PROVIDED MATERIAL ->
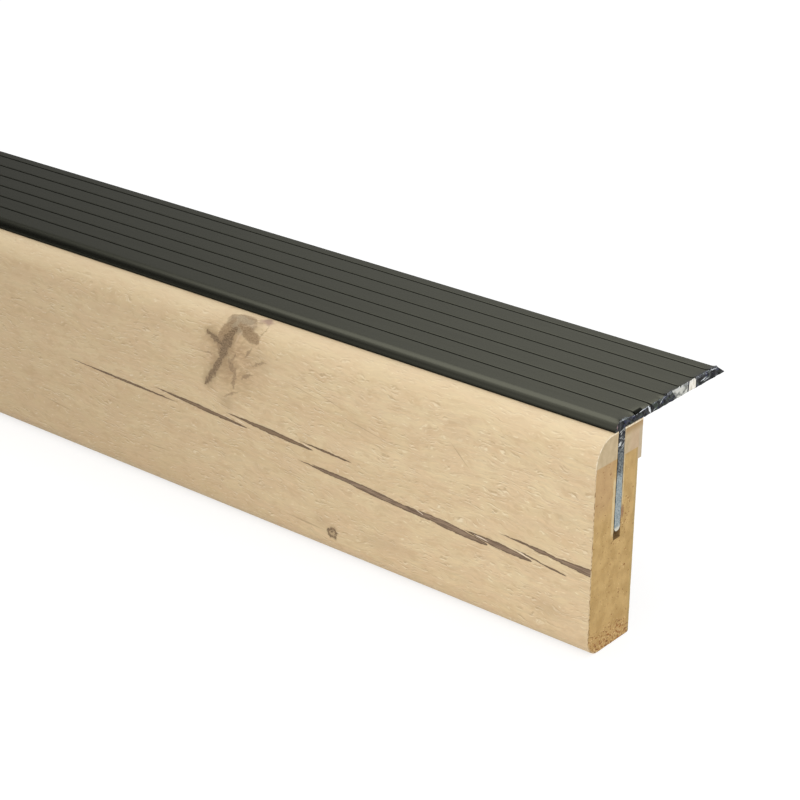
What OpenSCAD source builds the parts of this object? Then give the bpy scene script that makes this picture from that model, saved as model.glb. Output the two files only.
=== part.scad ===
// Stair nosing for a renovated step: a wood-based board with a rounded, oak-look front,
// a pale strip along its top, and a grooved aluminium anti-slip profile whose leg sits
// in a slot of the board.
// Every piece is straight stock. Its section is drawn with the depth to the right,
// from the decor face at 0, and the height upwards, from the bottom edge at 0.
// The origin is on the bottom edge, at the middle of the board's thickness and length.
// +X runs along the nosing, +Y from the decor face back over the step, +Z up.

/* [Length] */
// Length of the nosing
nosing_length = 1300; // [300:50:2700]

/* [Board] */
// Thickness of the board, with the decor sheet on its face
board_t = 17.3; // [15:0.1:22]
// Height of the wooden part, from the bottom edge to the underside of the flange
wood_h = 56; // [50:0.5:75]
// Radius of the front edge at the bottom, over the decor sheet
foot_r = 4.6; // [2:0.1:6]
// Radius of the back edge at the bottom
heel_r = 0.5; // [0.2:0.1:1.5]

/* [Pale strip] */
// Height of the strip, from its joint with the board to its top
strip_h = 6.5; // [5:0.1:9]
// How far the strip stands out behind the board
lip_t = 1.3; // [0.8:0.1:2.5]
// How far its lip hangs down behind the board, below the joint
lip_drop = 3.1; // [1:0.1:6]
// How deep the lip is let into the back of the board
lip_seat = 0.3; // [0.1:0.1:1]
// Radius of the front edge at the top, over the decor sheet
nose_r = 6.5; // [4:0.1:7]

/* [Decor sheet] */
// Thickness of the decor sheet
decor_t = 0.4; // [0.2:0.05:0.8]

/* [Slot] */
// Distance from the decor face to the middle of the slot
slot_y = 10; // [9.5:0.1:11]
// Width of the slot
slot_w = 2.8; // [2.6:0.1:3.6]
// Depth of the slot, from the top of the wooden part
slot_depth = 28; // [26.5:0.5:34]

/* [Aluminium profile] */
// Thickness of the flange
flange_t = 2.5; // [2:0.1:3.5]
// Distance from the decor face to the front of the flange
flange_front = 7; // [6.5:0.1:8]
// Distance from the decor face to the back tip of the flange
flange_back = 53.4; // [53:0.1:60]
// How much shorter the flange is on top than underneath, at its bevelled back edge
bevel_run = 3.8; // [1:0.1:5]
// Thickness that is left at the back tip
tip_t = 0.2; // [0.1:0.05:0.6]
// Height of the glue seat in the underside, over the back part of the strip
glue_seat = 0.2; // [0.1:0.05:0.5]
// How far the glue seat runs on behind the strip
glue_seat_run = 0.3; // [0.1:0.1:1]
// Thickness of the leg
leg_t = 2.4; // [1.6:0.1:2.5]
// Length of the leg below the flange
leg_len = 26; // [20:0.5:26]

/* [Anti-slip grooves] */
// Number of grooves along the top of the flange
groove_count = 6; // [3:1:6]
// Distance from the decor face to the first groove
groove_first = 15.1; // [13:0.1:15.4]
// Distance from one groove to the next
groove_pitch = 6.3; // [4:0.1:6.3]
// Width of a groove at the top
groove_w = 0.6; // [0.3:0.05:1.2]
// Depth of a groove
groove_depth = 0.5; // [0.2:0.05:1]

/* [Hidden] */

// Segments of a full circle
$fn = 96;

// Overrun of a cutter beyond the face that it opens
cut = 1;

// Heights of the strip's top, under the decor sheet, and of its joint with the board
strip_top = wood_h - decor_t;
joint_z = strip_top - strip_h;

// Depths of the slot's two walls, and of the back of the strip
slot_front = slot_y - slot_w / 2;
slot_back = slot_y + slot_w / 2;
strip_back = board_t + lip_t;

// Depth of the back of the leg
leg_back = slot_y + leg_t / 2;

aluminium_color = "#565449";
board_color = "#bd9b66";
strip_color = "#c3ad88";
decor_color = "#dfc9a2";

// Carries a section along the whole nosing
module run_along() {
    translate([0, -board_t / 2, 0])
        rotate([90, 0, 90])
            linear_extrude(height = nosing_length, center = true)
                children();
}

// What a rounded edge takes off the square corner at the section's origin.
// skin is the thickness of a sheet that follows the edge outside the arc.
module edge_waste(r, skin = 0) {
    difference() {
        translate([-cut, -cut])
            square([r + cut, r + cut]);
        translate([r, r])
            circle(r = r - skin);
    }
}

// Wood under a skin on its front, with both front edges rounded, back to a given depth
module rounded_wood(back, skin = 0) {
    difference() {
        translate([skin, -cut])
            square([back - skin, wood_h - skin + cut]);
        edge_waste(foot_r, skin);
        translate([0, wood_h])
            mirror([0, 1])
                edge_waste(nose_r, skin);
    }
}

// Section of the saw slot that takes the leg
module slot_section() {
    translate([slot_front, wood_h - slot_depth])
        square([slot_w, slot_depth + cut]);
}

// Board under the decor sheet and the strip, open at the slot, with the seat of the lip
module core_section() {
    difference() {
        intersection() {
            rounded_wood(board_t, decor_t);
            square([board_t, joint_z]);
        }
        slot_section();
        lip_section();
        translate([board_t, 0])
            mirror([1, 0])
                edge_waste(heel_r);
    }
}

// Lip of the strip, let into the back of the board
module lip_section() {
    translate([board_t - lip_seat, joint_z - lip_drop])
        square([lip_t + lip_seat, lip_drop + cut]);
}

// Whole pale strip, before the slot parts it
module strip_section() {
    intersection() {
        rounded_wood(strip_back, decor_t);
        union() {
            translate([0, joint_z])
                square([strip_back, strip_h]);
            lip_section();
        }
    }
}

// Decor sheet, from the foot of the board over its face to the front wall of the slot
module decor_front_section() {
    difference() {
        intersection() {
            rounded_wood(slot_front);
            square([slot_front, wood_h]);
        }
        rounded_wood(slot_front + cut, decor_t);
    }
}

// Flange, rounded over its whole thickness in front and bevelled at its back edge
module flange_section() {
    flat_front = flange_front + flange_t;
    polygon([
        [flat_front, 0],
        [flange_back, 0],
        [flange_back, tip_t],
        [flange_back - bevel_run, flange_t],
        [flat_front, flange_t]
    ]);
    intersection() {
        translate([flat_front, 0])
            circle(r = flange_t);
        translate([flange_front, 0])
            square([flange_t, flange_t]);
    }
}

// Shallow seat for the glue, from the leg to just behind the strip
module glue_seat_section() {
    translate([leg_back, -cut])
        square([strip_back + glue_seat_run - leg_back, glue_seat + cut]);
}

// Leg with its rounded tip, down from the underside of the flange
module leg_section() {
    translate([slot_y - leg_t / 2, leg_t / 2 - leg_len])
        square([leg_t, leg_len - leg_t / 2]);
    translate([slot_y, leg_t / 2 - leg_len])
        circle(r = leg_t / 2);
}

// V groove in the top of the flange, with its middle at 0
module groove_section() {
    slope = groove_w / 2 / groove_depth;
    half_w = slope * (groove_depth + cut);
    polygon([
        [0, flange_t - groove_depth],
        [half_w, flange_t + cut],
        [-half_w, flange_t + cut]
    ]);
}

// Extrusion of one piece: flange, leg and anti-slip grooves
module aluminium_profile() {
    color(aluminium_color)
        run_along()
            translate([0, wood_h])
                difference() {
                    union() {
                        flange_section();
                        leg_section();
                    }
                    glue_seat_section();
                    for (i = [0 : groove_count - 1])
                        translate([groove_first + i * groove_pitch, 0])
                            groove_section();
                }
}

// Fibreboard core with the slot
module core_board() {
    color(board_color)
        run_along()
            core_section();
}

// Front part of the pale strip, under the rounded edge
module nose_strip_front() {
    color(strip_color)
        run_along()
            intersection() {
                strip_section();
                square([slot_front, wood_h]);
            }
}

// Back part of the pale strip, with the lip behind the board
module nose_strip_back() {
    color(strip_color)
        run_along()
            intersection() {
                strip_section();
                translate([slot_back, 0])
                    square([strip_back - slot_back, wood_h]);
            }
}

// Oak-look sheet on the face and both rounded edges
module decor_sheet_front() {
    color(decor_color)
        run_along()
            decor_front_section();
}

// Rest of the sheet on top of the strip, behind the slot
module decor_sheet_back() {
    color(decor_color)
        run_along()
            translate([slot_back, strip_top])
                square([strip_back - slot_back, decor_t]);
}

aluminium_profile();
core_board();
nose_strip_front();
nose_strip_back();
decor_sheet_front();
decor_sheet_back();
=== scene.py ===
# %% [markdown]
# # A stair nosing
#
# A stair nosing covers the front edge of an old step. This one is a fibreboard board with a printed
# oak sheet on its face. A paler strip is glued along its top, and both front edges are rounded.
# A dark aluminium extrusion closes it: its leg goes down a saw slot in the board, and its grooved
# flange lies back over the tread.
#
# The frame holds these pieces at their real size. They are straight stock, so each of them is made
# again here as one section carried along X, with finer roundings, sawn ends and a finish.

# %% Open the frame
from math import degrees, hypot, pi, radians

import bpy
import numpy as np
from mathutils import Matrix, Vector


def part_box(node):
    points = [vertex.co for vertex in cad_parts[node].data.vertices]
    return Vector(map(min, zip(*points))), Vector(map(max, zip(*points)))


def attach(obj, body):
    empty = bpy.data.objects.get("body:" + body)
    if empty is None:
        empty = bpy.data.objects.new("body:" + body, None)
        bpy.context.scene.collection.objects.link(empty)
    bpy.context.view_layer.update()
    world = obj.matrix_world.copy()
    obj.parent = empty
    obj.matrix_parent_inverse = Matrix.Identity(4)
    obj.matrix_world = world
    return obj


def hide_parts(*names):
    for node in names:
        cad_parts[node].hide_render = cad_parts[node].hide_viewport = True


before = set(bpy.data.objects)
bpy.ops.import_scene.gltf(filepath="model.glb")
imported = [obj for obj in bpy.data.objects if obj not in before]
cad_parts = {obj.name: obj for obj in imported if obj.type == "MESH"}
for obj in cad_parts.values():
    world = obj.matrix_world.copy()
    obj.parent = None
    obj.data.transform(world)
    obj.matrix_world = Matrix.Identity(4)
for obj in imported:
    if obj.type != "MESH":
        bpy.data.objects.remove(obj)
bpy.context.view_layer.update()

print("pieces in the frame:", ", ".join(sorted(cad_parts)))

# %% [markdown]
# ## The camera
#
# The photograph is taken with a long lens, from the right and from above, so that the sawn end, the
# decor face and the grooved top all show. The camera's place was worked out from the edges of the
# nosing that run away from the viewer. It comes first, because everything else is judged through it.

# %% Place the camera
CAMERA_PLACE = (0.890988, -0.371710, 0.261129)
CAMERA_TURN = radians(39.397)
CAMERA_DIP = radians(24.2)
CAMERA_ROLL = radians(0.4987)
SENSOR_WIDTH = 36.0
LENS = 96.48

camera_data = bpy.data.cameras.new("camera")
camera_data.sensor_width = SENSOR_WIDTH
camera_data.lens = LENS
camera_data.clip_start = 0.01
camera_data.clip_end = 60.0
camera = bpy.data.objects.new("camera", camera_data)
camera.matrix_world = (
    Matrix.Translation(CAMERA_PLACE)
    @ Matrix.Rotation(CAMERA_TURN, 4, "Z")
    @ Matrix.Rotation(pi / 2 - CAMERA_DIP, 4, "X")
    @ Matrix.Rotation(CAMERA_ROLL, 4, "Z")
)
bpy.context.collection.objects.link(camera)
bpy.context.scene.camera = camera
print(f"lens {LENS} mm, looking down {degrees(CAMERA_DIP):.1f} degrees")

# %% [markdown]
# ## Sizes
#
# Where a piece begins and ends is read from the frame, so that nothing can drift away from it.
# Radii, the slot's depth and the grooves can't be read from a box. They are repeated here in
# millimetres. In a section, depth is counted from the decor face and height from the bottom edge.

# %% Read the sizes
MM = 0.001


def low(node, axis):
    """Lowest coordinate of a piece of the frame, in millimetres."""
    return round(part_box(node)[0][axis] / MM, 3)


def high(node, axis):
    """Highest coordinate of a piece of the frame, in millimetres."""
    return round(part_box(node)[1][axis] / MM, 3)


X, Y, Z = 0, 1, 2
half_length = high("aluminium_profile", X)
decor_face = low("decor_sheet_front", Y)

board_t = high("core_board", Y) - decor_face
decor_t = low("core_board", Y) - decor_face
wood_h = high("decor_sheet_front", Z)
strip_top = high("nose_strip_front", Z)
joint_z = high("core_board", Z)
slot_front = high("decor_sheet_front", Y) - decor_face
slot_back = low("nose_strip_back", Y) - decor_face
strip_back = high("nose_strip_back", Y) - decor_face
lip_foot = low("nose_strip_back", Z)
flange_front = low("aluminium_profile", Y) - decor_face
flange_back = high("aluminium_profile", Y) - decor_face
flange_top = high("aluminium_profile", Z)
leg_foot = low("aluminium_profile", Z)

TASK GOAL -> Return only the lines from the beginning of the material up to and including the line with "nosing_length = 1300; // [300:50:2700]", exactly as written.

FINISHED TASK ->
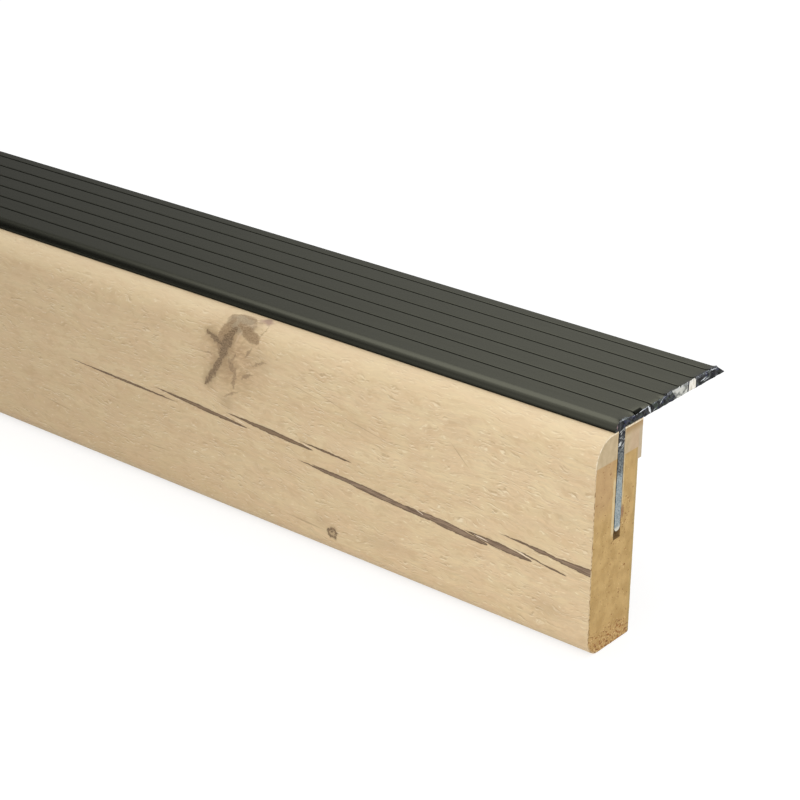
What OpenSCAD source builds the parts of this object? Then give the bpy scene script that makes this picture from that model, saved as model.glb. Output the two files only.
=== part.scad ===
// Stair nosing for a renovated step: a wood-based board with a rounded, oak-look front,
// a pale strip along its top, and a grooved aluminium anti-slip profile whose leg sits
// in a slot of the board.
// Every piece is straight stock. Its section is drawn with the depth to the right,
// from the decor face at 0, and the height upwards, from the bottom edge at 0.
// The origin is on the bottom edge, at the middle of the board's thickness and length.
// +X runs along the nosing, +Y from the decor face back over the step, +Z up.

/* [Length] */
// Length of the nosing
nosing_length = 1300; // [300:50:2700]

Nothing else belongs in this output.